= Michael Pike =

British diplomat (1931–2022)

Sir Michael Edmund Pike (4 October 1931 – 1 August 2022) was a British diplomat.

==Life and career==
Pike was born on 4 October 1931. After attending the London School of Economics and Brasenose College, Oxford, Pike worked for The Sunday Express and then The Surrey Comet before joining HM Foreign Service in 1956 as a Third Secretary.

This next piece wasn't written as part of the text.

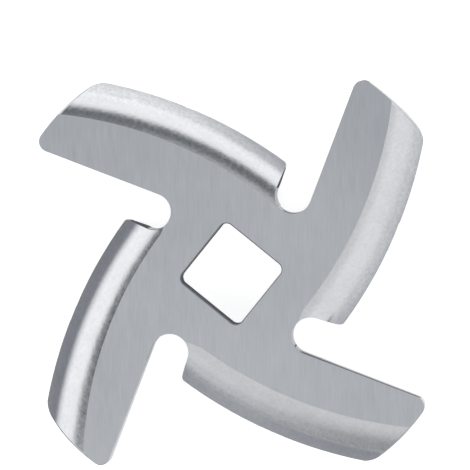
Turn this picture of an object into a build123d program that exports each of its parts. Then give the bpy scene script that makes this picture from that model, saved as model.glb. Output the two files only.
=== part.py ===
"""Four-armed meat grinder knife, formed in one piece from stainless sheet.

The blank is a pinwheel: four arms set around a square hub, each one lying to one side of
the centre. The straight side of an arm is its cutting edge, and the curved side behind it
is bent down into a wing. The top is then ground flat across all four arms, which leaves a
crisp line where the flat cuts each bend. A square hole seats the knife on the worm's shaft.

Millimetres. The origin is on the hole's axis, level with the wings' lowest edge. +Z points
out of the ground cutting face, and X and Y run along the flats of the square hole.
"""

import os
from math import asin, cos, radians, sin, tan

from build123d import *

# Blank
sweep_diameter = 54.0  # circle that the arm tips turn in
arm_count = 4
lead_offset = 5.54  # cutting edge to the parallel line through the axis
lead_angle = 18.2  # cutting edges, turned from the flats of the square hole
slot_width = 4.2  # round-ended slot that frees the inner end of each wing
slot_depth = 7.0  # a wing's crown line to the round end of a slot
lead_corner_radius = 1.2
wing_corner_radius = 3.2
wing_root_radius = 0.9  # between a wing's edge and the slot
sheet_thickness = 3.0
edge_round = 0.25  # tumbled edges of the formed blank

# Wings
wing_edge_radius = 51.8  # plan radius of a wing's outer edge
crown_reach = 15.85  # axis to the line that touches the wing's edge at its crown
crown_position = 12.85  # crown's distance along the arm
bend_inner_radius = 3.8
bend_angle = 70.0
wing_edge_round = 0.6  # along a wing's outer edge
hub_land = 0.3  # flat kept past the round end of a slot, before the bend sets in

# Ground cutting face
grind_least = 0.01  # stock ground off the tip that stands lowest
grind_tilt = 0.39  # the blank leans this much in the grinding fixture
grind_high_side = 121.0  # heading of the side that stands high and loses most

# Square hole
hole_side = 8.7
hole_corner_radius = 0.85
hole_edge_break = 0.12

tip_radius = sweep_diameter / 2
slot_floor = crown_reach - slot_depth
bend_outer_radius = bend_inner_radius + sheet_thickness
edge_centre_radius = bend_outer_radius - wing_edge_round
edge_centre_angle = radians(bend_angle) - asin(wing_edge_round / edge_centre_radius)
wing_overhang = edge_centre_radius * sin(edge_centre_angle) + wing_edge_round
bend_line_radius = wing_edge_radius - wing_overhang
wing_centre_y = wing_edge_radius - crown_reach
slot_x = slot_width / 2 - lead_offset
trim_clearance = 0.1  # the trim line stands this far outside the wing's edge
grind_depth = grind_least + tip_radius * tan(radians(grind_tilt))  # at the axis


def arm_outline():
    """Plan of one arm that points along +X, with its wing on the -Y side."""
    swept = Circle(tip_radius)
    behind_edge = Pos(-lead_offset, -lead_offset) * Rectangle(
        2 * sweep_diameter, sweep_diameter, align=(Align.MIN, Align.MAX)
    )
    wing_side = Pos(crown_position, wing_centre_y) * Circle(wing_edge_radius + trim_clearance)
    outline = swept & behind_edge & wing_side
    wing_corner, lead_corner = outline.vertices().sort_by(Axis.X)[-2:].sort_by(Axis.Y)
    outline = fillet(lead_corner, lead_corner_radius)
    wing_corner = outline.vertices().sort_by_distance(wing_corner)[0]
    outline = fillet(wing_corner, wing_corner_radius)
    slot = Pos(slot_x, -slot_floor - slot_width / 2) * (
        Circle(slot_width / 2) + Rectangle(slot_width, sweep_diameter, align=(Align.CENTER, Align.MAX))
    )
    outline -= slot
    slot_mouth = (slot_x + slot_width / 2, -crown_reach)
    root_corner = outline.vertices().sort_by_distance(slot_mouth)[0]
    return fillet(root_corner, wing_root_radius)


def sheet_section():
    """Radial section of the sheet: flat, then the wing's bend, as X = radius and Y = height."""
    bend_centre = (bend_line_radius, -bend_outer_radius)
    start_radius = wing_centre_y / 2
    end_angle = 90 - bend_angle
    top = Line((start_radius, 0), (bend_line_radius, 0))
    outside = CenterArc(bend_centre, bend_outer_radius, 90, -bend_angle)
    inside = CenterArc(bend_centre, bend_inner_radius, end_angle, bend_angle)
    edge = Line(outside @ 1, inside @ 0)
    bottom = Line(inside @ 1, (start_radius, -sheet_thickness))
    start = Line(bottom @ 1, top @ 0)
    section = make_face(Curve() + [top, outside, edge, inside, bottom, start])
    wing_edge = section.vertices().sort_by_distance(edge @ 0.5)[:2]
    return fillet(wing_edge, wing_edge_round)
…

Promotion followed to Second Secretary in 1960 and in 1968 he was appointed First Secretary at the British Embassy in Warsaw; after three years back at the Foreign and Commonwealth Office, he was posted as First Secretary to the British Embassy in Washington, DC, in 1973 and then served there as Counsellor from 1975 to 1978. He then spent four years in Israel before serving as the British Ambassador to Vietnam from 1982 to 1985. He was then the United Kingdom's Deputy Permanent Representative to NATO from 1985 to 1987 before serving as the British High Commissioner to Singapore from 1987 to 1990. He left the service that year and subsequently held advisory roles and directorships in the private sector. He was Chairman of the Editorial Board of the Asian Affairs Journal until 2014.

Pike was appointed a Companion of the Order of St Michael and St George in the 1984 New Year Honours, and was also appointed a Knight Commander of the Royal Victorian Order in November 1989.

Pike died on 1 August 2022, at the age of 90.